TASK PROMPT: Reproduce all entries word for word.

[Records excerpted from a collection]
┌──

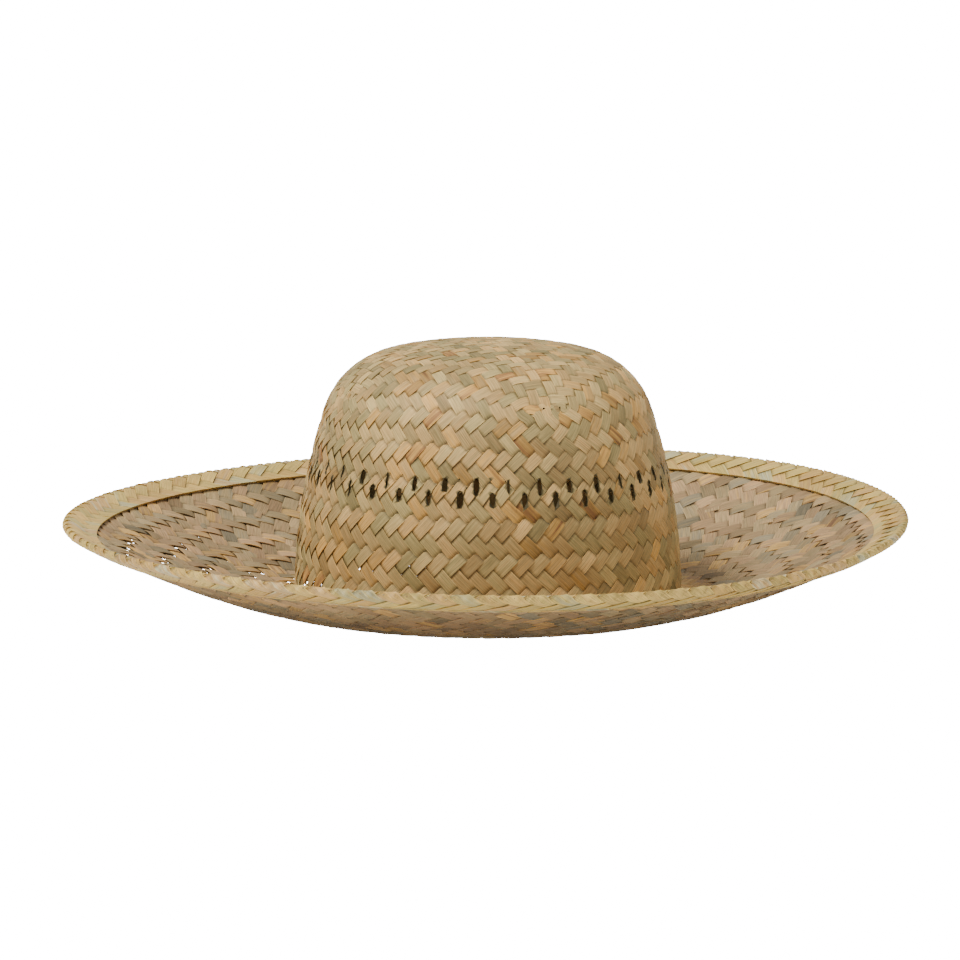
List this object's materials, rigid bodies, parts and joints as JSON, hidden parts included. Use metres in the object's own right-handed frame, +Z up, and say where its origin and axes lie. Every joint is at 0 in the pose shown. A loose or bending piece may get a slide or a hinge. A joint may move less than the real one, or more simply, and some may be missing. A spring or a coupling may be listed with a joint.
{
  "type": "wide-brimmed plaited straw sun hat",
  "caption": "Hand-plaited leaf-strip sun hat: round crown with two staggered rows of slit vents, wide bowl-shaped brim, edge bound with a folded flat braid",
  "frame": {"origin": "centre of the flat ring round the head opening on which the hat rests, on the crown's axis", "axes": "+Z up through the tip of the crown, -Y towards the front, +X to the right seen from the front; the hat is round about Z"},
  "size_m": [0.4198, 0.4198, 0.128],
  "materials": {
    "crown_straw": "dried flat leaf strips, tan to grey-green, matt with a fine lengthwise grain, plaited in a two-over two-under twill",
    "brim_straw": "the same strips, a little pinker and more loosely plaited",
    "edge_straw": "smoother, yellower strips plaited flat and folded over the edge",
    "edge_cane": "thin split cane, hidden in the fold of the edge"
  },
  "bodies": {
    "root": {"crown_tip_mat": "crown_straw", "crown_shoulder_weave": "crown_straw", "crown_vent_band": "crown_straw", "crown_wall_weave": "crown_straw", "head_opening_turn": "crown_straw", "brim_inner_weave": "brim_straw", "brim_middle_weave": "brim_straw", "brim_outer_weave": "brim_straw", "edge_braid": "edge_straw", "edge_core": "edge_cane"}
  },
  "joints": []
}
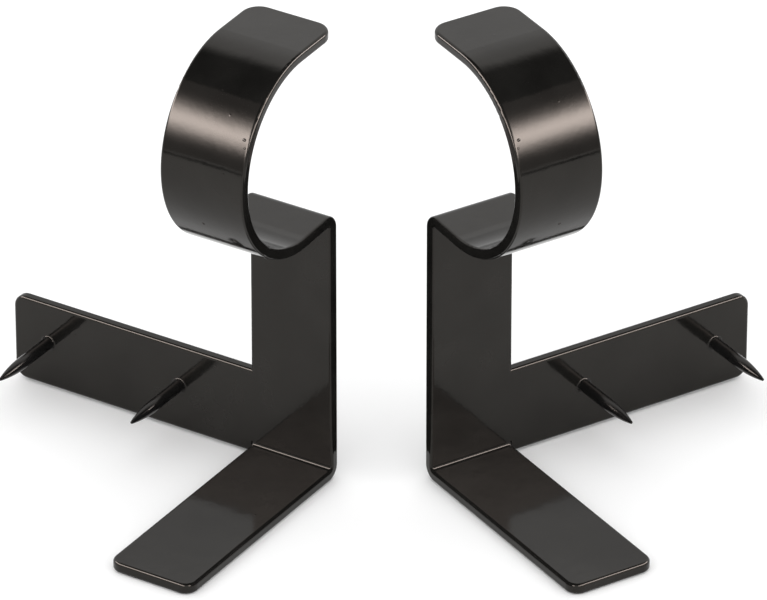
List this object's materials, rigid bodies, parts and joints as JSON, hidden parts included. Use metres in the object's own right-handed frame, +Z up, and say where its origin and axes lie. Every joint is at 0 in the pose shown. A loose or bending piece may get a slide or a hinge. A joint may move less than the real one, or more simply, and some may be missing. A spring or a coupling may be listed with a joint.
{
  "type": "curtain rod bracket pair",
  "caption": "Handed pair of tap-in curtain rod brackets: each a bent flat steel strap with an open round cradle, a foot, and a side arm with spikes.",
  "frame": {"origin": "the middle of the pair's box on the plane that the feet stand on", "axes": "+Z up along the uprights, +X to the right-hand bracket, the pair mirrored in X = 0, and the feet and cradles towards -Y"},
  "size_m": [0.2004, 0.1108, 0.1326],
  "materials": {
    "coated_strap": "gloss black powder coat",
    "coated_spike": "gloss black coat over steel"
  },
  "bodies": {
    "root": {"left_strap": "coated_strap", "left_outer_spike": "coated_spike", "left_inner_spike": "coated_spike", "left_outer_weld": "coated_spike", "left_inner_weld": "coated_spike", "right_strap": "coated_strap", "right_outer_spike": "coated_spike", "right_inner_spike": "coated_spike", "right_outer_weld": "coated_spike", "right_inner_weld": "coated_spike"}
  },
  "joints": []
}
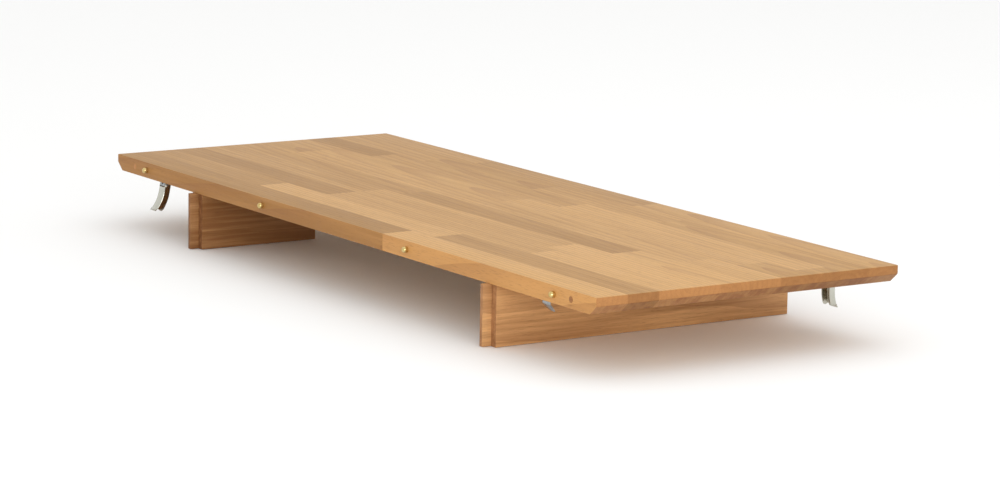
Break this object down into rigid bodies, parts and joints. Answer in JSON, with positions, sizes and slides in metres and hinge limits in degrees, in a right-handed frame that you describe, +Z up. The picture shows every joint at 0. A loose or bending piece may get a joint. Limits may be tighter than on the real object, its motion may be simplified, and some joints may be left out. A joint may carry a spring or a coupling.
{
  "type": "table extension leaf",
  "caption": "Solid oak extension leaf for a dining table, on two aprons, with brass alignment pins, lever latches and keepers on its long edges.",
  "frame": {"origin": "under the middle of the part's box, on the plane that the aprons stand on", "axes": "+X along the leaf towards the full-depth apron, -Y out of the edge with the pins, +Z up"},
  "size_m": [1.2, 0.454, 0.099],
  "materials": {
    "oak_panel": "satin",
    "oak_apron": "satin",
    "dowel_beech": "matte",
    "oak_plug": "satin",
    "brass": "polished",
    "chrome": "polished",
    "zinc_plate": "satin",
    "screw_steel": "satin"
  },
  "bodies": {
    "leaf": {"top_panel": "oak_panel", "left_apron": "oak_apron", "right_apron": "oak_apron", "left_apron_dowels": "dowel_beech", "right_apron_dowels": "dowel_beech", "left_apron_screws": "screw_steel", "right_apron_screws": "screw_steel", "pin_1": "brass", "pin_2": "brass", "pin_3": "brass", "pin_4": "brass", "socket_1": "brass", "socket_2": "brass", "socket_3": "brass", "socket_4": "brass", "left_edge_plug": "oak_plug", "right_edge_plug": "oak_plug", "near_latch_base": "zinc_plate", "near_latch_rivet": "screw_steel", "near_latch_screws": "screw_steel", "far_latch_base": "zinc_plate", "far_latch_rivet": "screw_steel", "far_latch_screws": "screw_steel", "near_keeper": "zinc_plate", "near_keeper_screws": "screw_steel", "far_keeper": "zinc_plate", "far_keeper_screws": "screw_steel"},
    "near_lever": {"near_latch_lever": "chrome"},
    "far_lever": {"far_latch_lever": "chrome"}
  },
  "joints": [
    {"name": "near_lever_hinge", "type": "hinge", "parent": "leaf", "child": "near_lever", "pos_m": [-0.492, -0.19925, 0.0705], "axis": [-1, 0, 0], "range_deg": [-101, 39]},
    {"name": "far_lever_hinge", "type": "hinge", "parent": "leaf", "child": "far_lever", "pos_m": [0.492, 0.20825, 0.0705], "axis": [1, 0, 0], "range_deg": [-82, 58]}
  ]
}
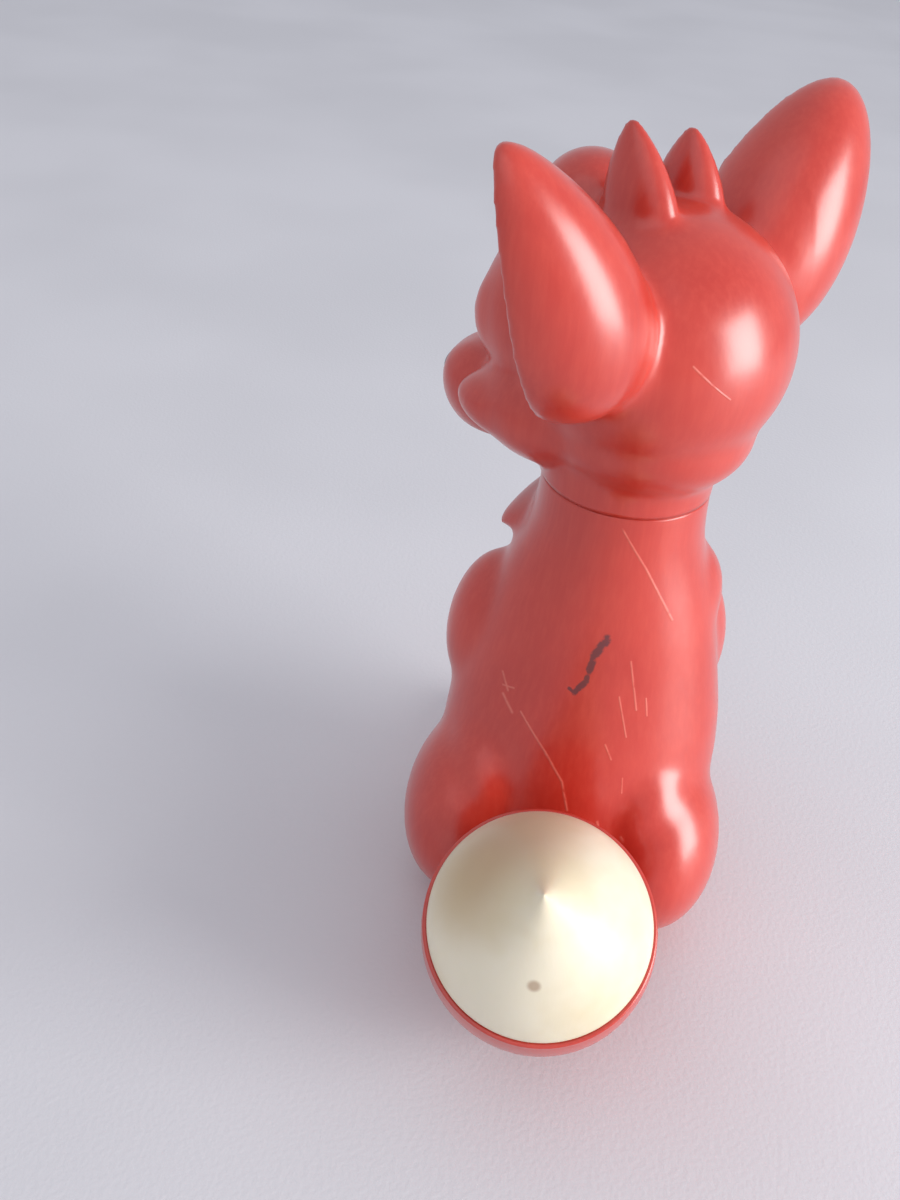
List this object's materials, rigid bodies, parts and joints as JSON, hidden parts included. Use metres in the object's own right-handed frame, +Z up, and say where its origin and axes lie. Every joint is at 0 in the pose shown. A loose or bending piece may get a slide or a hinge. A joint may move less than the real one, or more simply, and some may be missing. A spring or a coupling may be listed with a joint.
{
  "type": "squeeze toy animal",
  "caption": "Hollow soft vinyl squeeze toy: a seated fox with a turning head, a plugged-in tail with a pale tip, and a reed squeaker in the sole.",
  "frame": {"origin": "on the floor, under the axis that the head turns on", "axes": "+Z up along the neck axis; the chest faces -Y and the tail is on the +Y side; the left side of the fox is +X"},
  "size_m": [0.0734, 0.1176, 0.1613],
  "materials": {
    "red_vinyl": "semi-gloss soft vinyl",
    "cream_vinyl": "semi-gloss soft vinyl, sprayed cream",
    "eye_white": "gloss",
    "black_gloss": "gloss",
    "squeaker_white": "natural polythene, satin",
    "reed_brass": "thin rolled strip"
  },
  "bodies": {
    "torso": {"body_shell": "red_vinyl", "tail_brush": "red_vinyl", "tail_tip": "cream_vinyl", "squeaker_cup": "squeaker_white", "reed_plate": "squeaker_white", "reed_clamp": "squeaker_white", "squeaker_lid": "squeaker_white"},
    "head": {"head_shell": "red_vinyl", "eye_left": "eye_white", "eye_right": "eye_white", "pupil_left": "black_gloss", "pupil_right": "black_gloss", "nose_button": "black_gloss"},
    "reed_tongue": {"reed": "reed_brass"}
  },
  "joints": [
    {"name": "neck_swivel", "type": "hinge", "parent": "torso", "child": "head", "pos_m": [0, 0, 0.096], "axis": [0, 0, 1], "continuous": true},
    {"name": "reed_flutter", "type": "hinge", "parent": "torso", "child": "reed_tongue", "pos_m": [0, 0.0029, 0.0096], "axis": [1, 0, 0], "range_deg": [-4, 4], "stiffness_Nm_per_rad": 0.0001}
  ]
}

└──

OUTPUT BELOW:
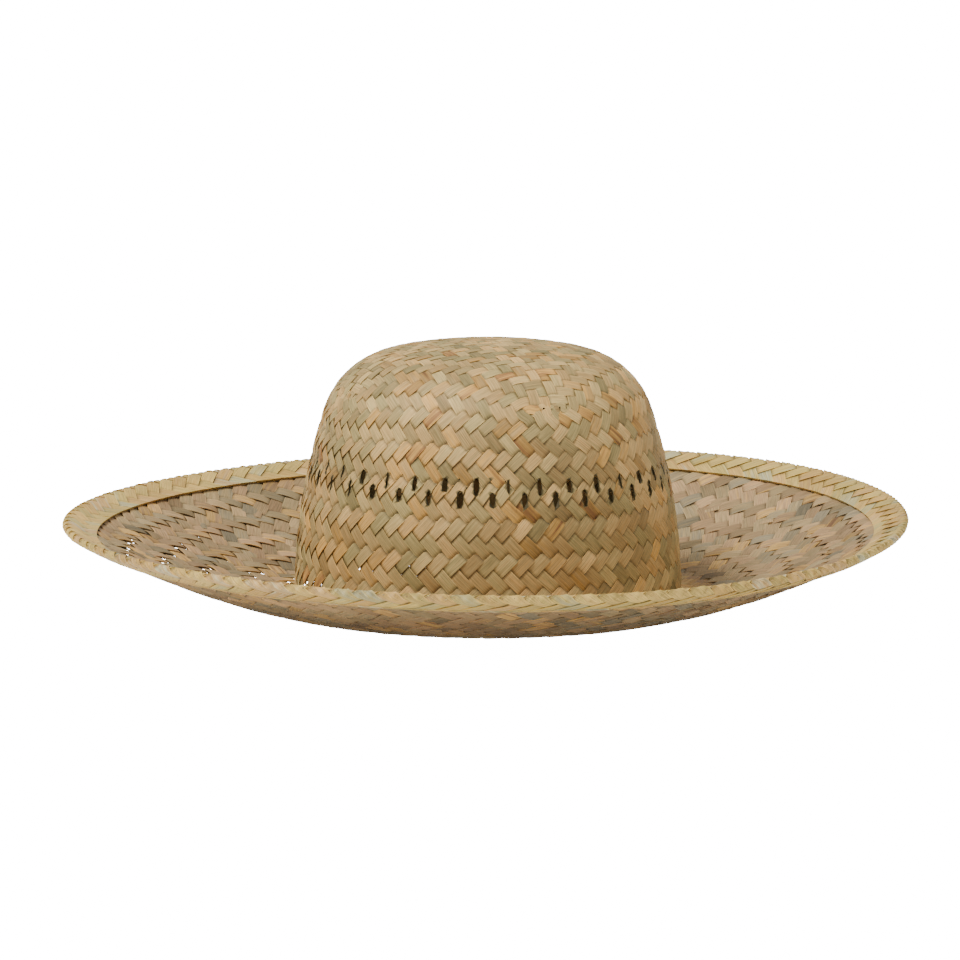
List this object's materials, rigid bodies, parts and joints as JSON, hidden parts included. Use metres in the object's own right-handed frame, +Z up, and say where its origin and axes lie. Every joint is at 0 in the pose shown. A loose or bending piece may get a slide or a hinge. A joint may move less than the real one, or more simply, and some may be missing. A spring or a coupling may be listed with a joint.
{
  "type": "wide-brimmed plaited straw sun hat",
  "caption": "Hand-plaited leaf-strip sun hat: round crown with two staggered rows of slit vents, wide bowl-shaped brim, edge bound with a folded flat braid",
  "frame": {"origin": "centre of the flat ring round the head opening on which the hat rests, on the crown's axis", "axes": "+Z up through the tip of the crown, -Y towards the front, +X to the right seen from the front; the hat is round about Z"},
  "size_m": [0.4198, 0.4198, 0.128],
  "materials": {
    "crown_straw": "dried flat leaf strips, tan to grey-green, matt with a fine lengthwise grain, plaited in a two-over two-under twill",
    "brim_straw": "the same strips, a little pinker and more loosely plaited",
    "edge_straw": "smoother, yellower strips plaited flat and folded over the edge",
    "edge_cane": "thin split cane, hidden in the fold of the edge"
  },
  "bodies": {
    "root": {"crown_tip_mat": "crown_straw", "crown_shoulder_weave": "crown_straw", "crown_vent_band": "crown_straw", "crown_wall_weave": "crown_straw", "head_opening_turn": "crown_straw", "brim_inner_weave": "brim_straw", "brim_middle_weave": "brim_straw", "brim_outer_weave": "brim_straw", "edge_braid": "edge_straw", "edge_core": "edge_cane"}
  },
  "joints": []
}
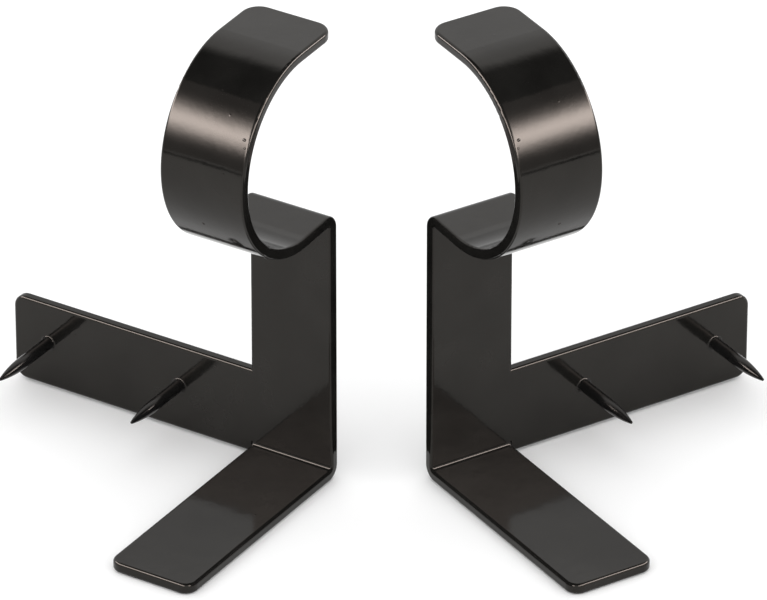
List this object's materials, rigid bodies, parts and joints as JSON, hidden parts included. Use metres in the object's own right-handed frame, +Z up, and say where its origin and axes lie. Every joint is at 0 in the pose shown. A loose or bending piece may get a slide or a hinge. A joint may move less than the real one, or more simply, and some may be missing. A spring or a coupling may be listed with a joint.
{
  "type": "curtain rod bracket pair",
  "caption": "Handed pair of tap-in curtain rod brackets: each a bent flat steel strap with an open round cradle, a foot, and a side arm with spikes.",
  "frame": {"origin": "the middle of the pair's box on the plane that the feet stand on", "axes": "+Z up along the uprights, +X to the right-hand bracket, the pair mirrored in X = 0, and the feet and cradles towards -Y"},
  "size_m": [0.2004, 0.1108, 0.1326],
  "materials": {
    "coated_strap": "gloss black powder coat",
    "coated_spike": "gloss black coat over steel"
  },
  "bodies": {
    "root": {"left_strap": "coated_strap", "left_outer_spike": "coated_spike", "left_inner_spike": "coated_spike", "left_outer_weld": "coated_spike", "left_inner_weld": "coated_spike", "right_strap": "coated_strap", "right_outer_spike": "coated_spike", "right_inner_spike": "coated_spike", "right_outer_weld": "coated_spike", "right_inner_weld": "coated_spike"}
  },
  "joints": []
}
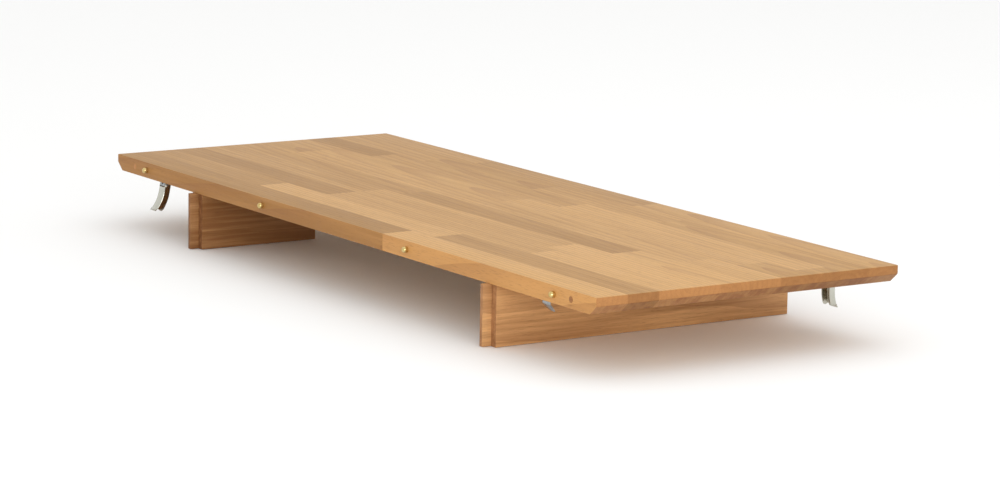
Break this object down into rigid bodies, parts and joints. Answer in JSON, with positions, sizes and slides in metres and hinge limits in degrees, in a right-handed frame that you describe, +Z up. The picture shows every joint at 0. A loose or bending piece may get a joint. Limits may be tighter than on the real object, its motion may be simplified, and some joints may be left out. A joint may carry a spring or a coupling.
{
  "type": "table extension leaf",
  "caption": "Solid oak extension leaf for a dining table, on two aprons, with brass alignment pins, lever latches and keepers on its long edges.",
  "frame": {"origin": "under the middle of the part's box, on the plane that the aprons stand on", "axes": "+X along the leaf towards the full-depth apron, -Y out of the edge with the pins, +Z up"},
  "size_m": [1.2, 0.454, 0.099],
  "materials": {
    "oak_panel": "satin",
    "oak_apron": "satin",
    "dowel_beech": "matte",
    "oak_plug": "satin",
    "brass": "polished",
    "chrome": "polished",
    "zinc_plate": "satin",
    "screw_steel": "satin"
  },
  "bodies": {
    "leaf": {"top_panel": "oak_panel", "left_apron": "oak_apron", "right_apron": "oak_apron", "left_apron_dowels": "dowel_beech", "right_apron_dowels": "dowel_beech", "left_apron_screws": "screw_steel", "right_apron_screws": "screw_steel", "pin_1": "brass", "pin_2": "brass", "pin_3": "brass", "pin_4": "brass", "socket_1": "brass", "socket_2": "brass", "socket_3": "brass", "socket_4": "brass", "left_edge_plug": "oak_plug", "right_edge_plug": "oak_plug", "near_latch_base": "zinc_plate", "near_latch_rivet": "screw_steel", "near_latch_screws": "screw_steel", "far_latch_base": "zinc_plate", "far_latch_rivet": "screw_steel", "far_latch_screws": "screw_steel", "near_keeper": "zinc_plate", "near_keeper_screws": "screw_steel", "far_keeper": "zinc_plate", "far_keeper_screws": "screw_steel"},
    "near_lever": {"near_latch_lever": "chrome"},
    "far_lever": {"far_latch_lever": "chrome"}
  },
  "joints": [
    {"name": "near_lever_hinge", "type": "hinge", "parent": "leaf", "child": "near_lever", "pos_m": [-0.492, -0.19925, 0.0705], "axis": [-1, 0, 0], "range_deg": [-101, 39]},
    {"name": "far_lever_hinge", "type": "hinge", "parent": "leaf", "child": "far_lever", "pos_m": [0.492, 0.20825, 0.0705], "axis": [1, 0, 0], "range_deg": [-82, 58]}
  ]
}
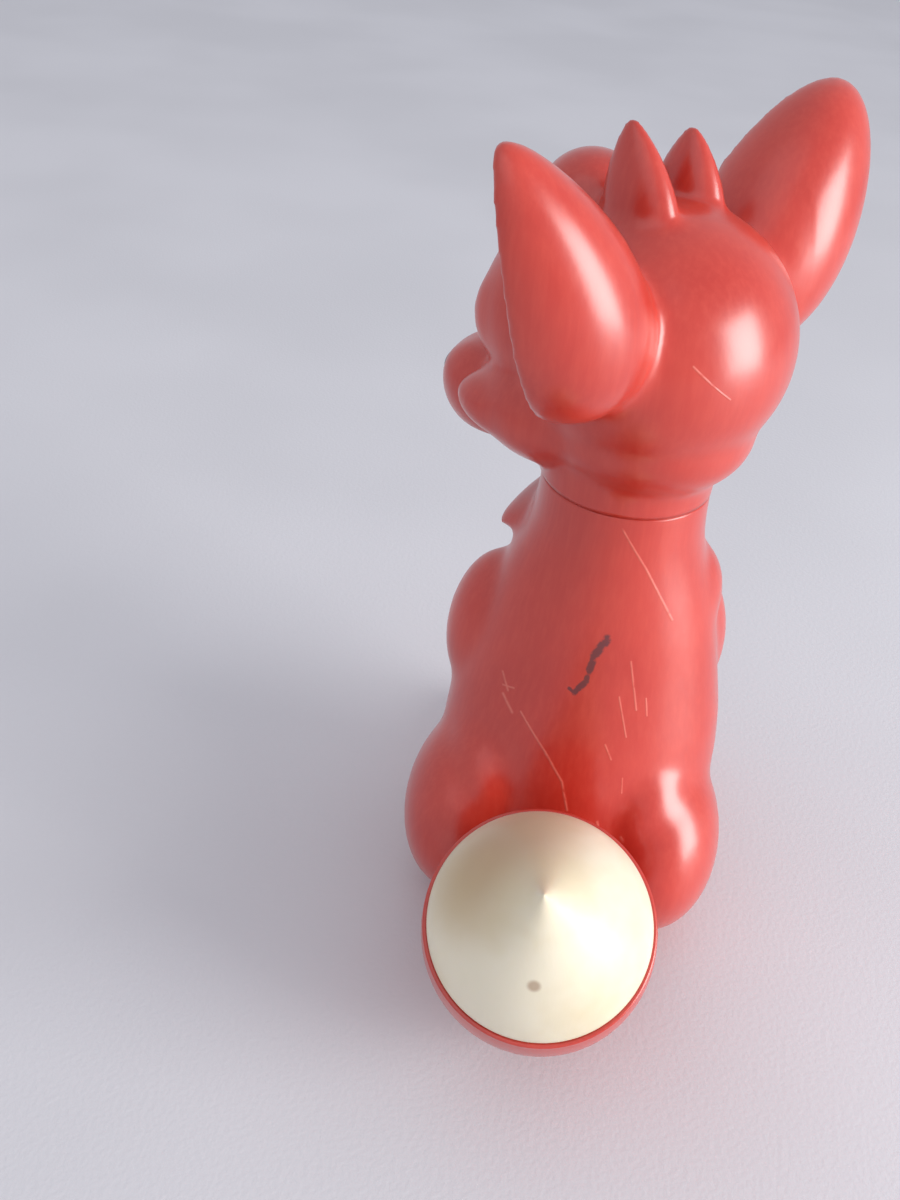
List this object's materials, rigid bodies, parts and joints as JSON, hidden parts included. Use metres in the object's own right-handed frame, +Z up, and say where its origin and axes lie. Every joint is at 0 in the pose shown. A loose or bending piece may get a slide or a hinge. A joint may move less than the real one, or more simply, and some may be missing. A spring or a coupling may be listed with a joint.
{
  "type": "squeeze toy animal",
  "caption": "Hollow soft vinyl squeeze toy: a seated fox with a turning head, a plugged-in tail with a pale tip, and a reed squeaker in the sole.",
  "frame": {"origin": "on the floor, under the axis that the head turns on", "axes": "+Z up along the neck axis; the chest faces -Y and the tail is on the +Y side; the left side of the fox is +X"},
  "size_m": [0.0734, 0.1176, 0.1613],
  "materials": {
    "red_vinyl": "semi-gloss soft vinyl",
    "cream_vinyl": "semi-gloss soft vinyl, sprayed cream",
    "eye_white": "gloss",
    "black_gloss": "gloss",
    "squeaker_white": "natural polythene, satin",
    "reed_brass": "thin rolled strip"
  },
  "bodies": {
    "torso": {"body_shell": "red_vinyl", "tail_brush": "red_vinyl", "tail_tip": "cream_vinyl", "squeaker_cup": "squeaker_white", "reed_plate": "squeaker_white", "reed_clamp": "squeaker_white", "squeaker_lid": "squeaker_white"},
    "head": {"head_shell": "red_vinyl", "eye_left": "eye_white", "eye_right": "eye_white", "pupil_left": "black_gloss", "pupil_right": "black_gloss", "nose_button": "black_gloss"},
    "reed_tongue": {"reed": "reed_brass"}
  },
  "joints": [
    {"name": "neck_swivel", "type": "hinge", "parent": "torso", "child": "head", "pos_m": [0, 0, 0.096], "axis": [0, 0, 1], "continuous": true},
    {"name": "reed_flutter", "type": "hinge", "parent": "torso", "child": "reed_tongue", "pos_m": [0, 0.0029, 0.0096], "axis": [1, 0, 0], "range_deg": [-4, 4], "stiffness_Nm_per_rad": 0.0001}
  ]
}